If there is a support for sets (as you call them in the title) as builtin usually there is a intersection method. Anyway, as someone said you could do it easily (I will not post code, someone already did so) if you have the lists sorted. If you can't use recursion there is no problem. There are quick sort recursionless implementations. 


Here is another possible solution I came up with takes O(nlogn) in time complexity and without any extra storage. You can check it out here https://gist.github.com/4455373 Here is how it works: Assuming that the sets do not contain any repetition, merge all the sets into one and sort it. Then loop through the merged set and on each iteration create a subset between the current index i and i+n where n is the number of sets available in the universe.
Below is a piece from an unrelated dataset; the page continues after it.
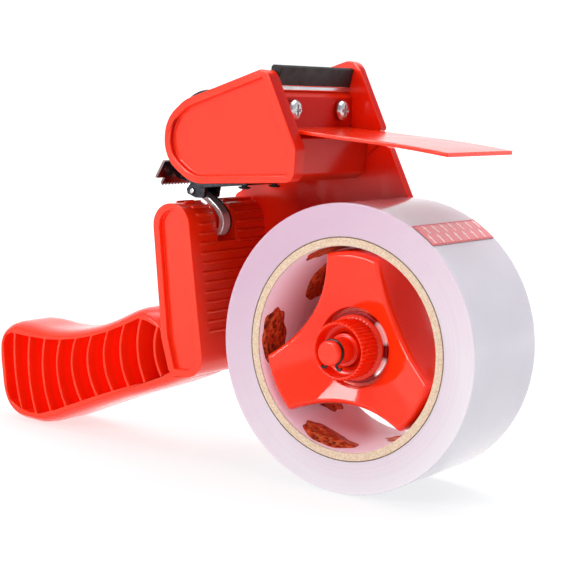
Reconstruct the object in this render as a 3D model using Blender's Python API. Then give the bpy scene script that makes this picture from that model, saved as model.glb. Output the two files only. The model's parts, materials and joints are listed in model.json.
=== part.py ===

What we look for as we loop is a repeating sequence of size n equal to the number of sets in the universe. If that subset at i is equal to that subset at n this means that the element at i is repeated n times which is equal to the total number of sets. And since there are no repetitions in any set that means each of the sets contain that value so we add it to the intersection. Then we shift the index by i + whats remaining between it and n because definitely none of those indexes are going to form a repeating sequence. 


I got some good answers from this that you may be able to apply. I haven't got a chance to try them yet, but since they also cover intersections, you may find them useful. 


I second the "sets" idea. In JavaScript, you could use the first list to populate an object, using the list elements as names. Then you use the list elements from the second list and see if those properties exist.